Is Crysis just a pretty face? No, not at all. Our hands-on time with the actual gameplay was quite brief, as the demo started off with brutal difficulty that cut us to pieces within 3 minutes. On the outside, it wouldn't appear that Crysis is ultra-revolutionary in the gameplay department - just very fun and very intense. Yet, the layers of strategy that can be delivered via the nanosuit - combining speed, strength and camouflage along with your highly customizable weapons - definitely surfaced as we hid behind a rock trying to devise the perfect plan for laying the smackdown on unsuspecting mercenaries. Do you sit back and snipe? Do you turn on speed, sprint like a mother, grab a poor schmuck, turn on strength and hurl him into his buddies? Or turn on the camo and ambush them from behind? A combination of everything? Do you play with the physics and hurl tree trunks their way? We saw the potential here for Crysis to take Half Life 2's physics tricks and push them to a more dynamic, unscripted and truly open level.
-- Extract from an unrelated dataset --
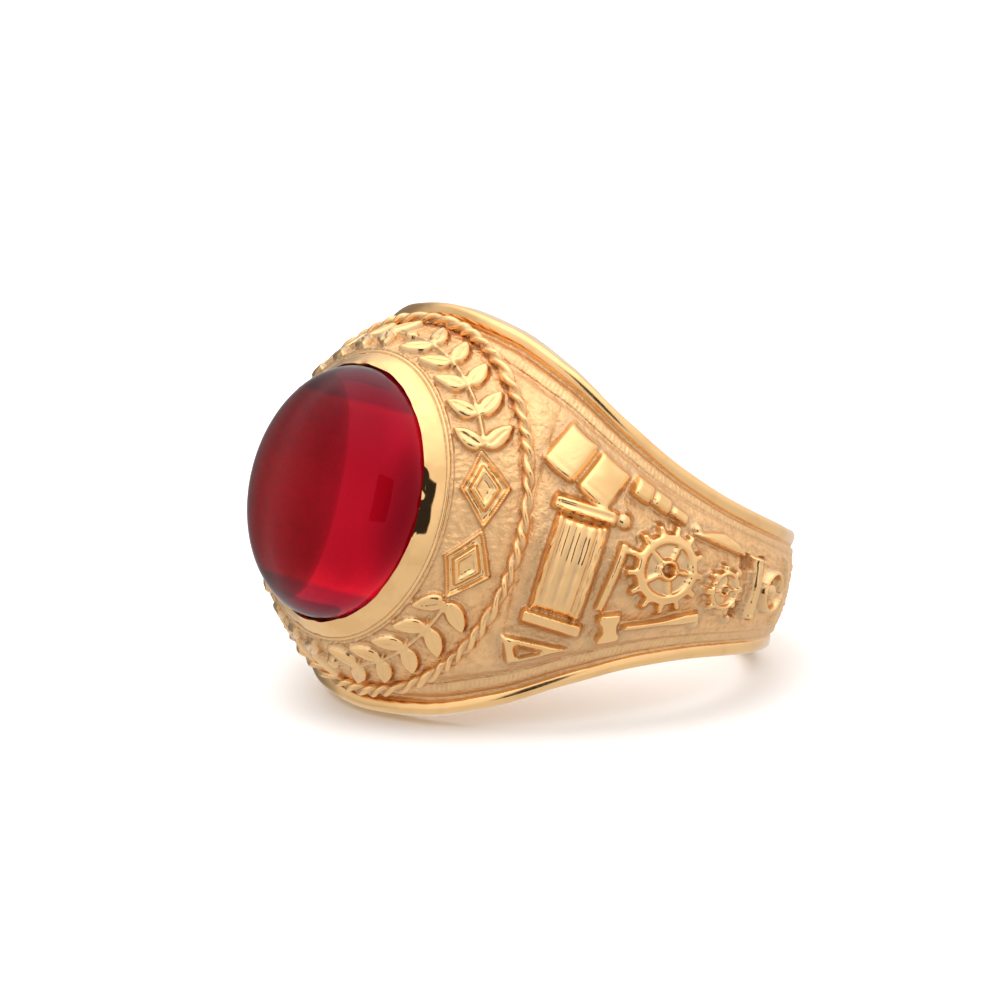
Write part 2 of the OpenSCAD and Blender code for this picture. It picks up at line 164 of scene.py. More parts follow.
def polygon(x, y, points):
    """Distance to a polygon, negative inside."""
    d, inside = np.full(x.shape, 1e9), np.zeros(x.shape, bool)
    for (x0, y0), (x1, y1) in zip(points, points[1:] + points[:1]):
        ex, ey = x1 - x0, y1 - y0
        t = np.clip(((x - x0) * ex + (y - y0) * ey) / (ex * ex + ey * ey), 0, 1)
        d = np.minimum(d, np.hypot(x - x0 - t * ex, y - y0 - t * ey))
        if y0 != y1:
            inside ^= ((y0 > y) != (y1 > y)) & (x < ex * (y - y0) / ey + x0)
    return np.where(inside, -d, d)


def blur(h, n, axis):
    """A smooth average over about n cells each way, along one axis."""
    k = np.hanning(2 * n + 3)[1:-1]
    k /= k.sum()
    wide = np.concatenate([np.repeat(h.take([0], axis), n, axis), h,
                           np.repeat(h.take([-1], axis), n, axis)], axis)
    out = np.zeros_like(h)
    for i, share in enumerate(k):
        out += share * wide.take(range(i, i + h.shape[axis]), axis)
    return out


def feet(h, top):
    """Near 1 on the steep walls of raised forms, up to their top edges, and 0 elsewhere."""
    steep = np.hypot(*np.gradient(h))
    return 0.95 * smooth(steep / 0.06) * (1 - smooth(h / top / 0.55 - 0.8))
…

Crysis is slated to ship for Windows XP and Windows Vista in two SKUs - a regular $49.99 edition and a special $59.99 edition that comes with an extra amphibious vehicle, soundtrack, and behind-the-scenes commentary. It is also probably almost guaranteed to make you work super extra overtime to get the paycheck for a new video card. Whether or not you think graphics are everything, so far, Crysis' beauty demands that you see it full throttle.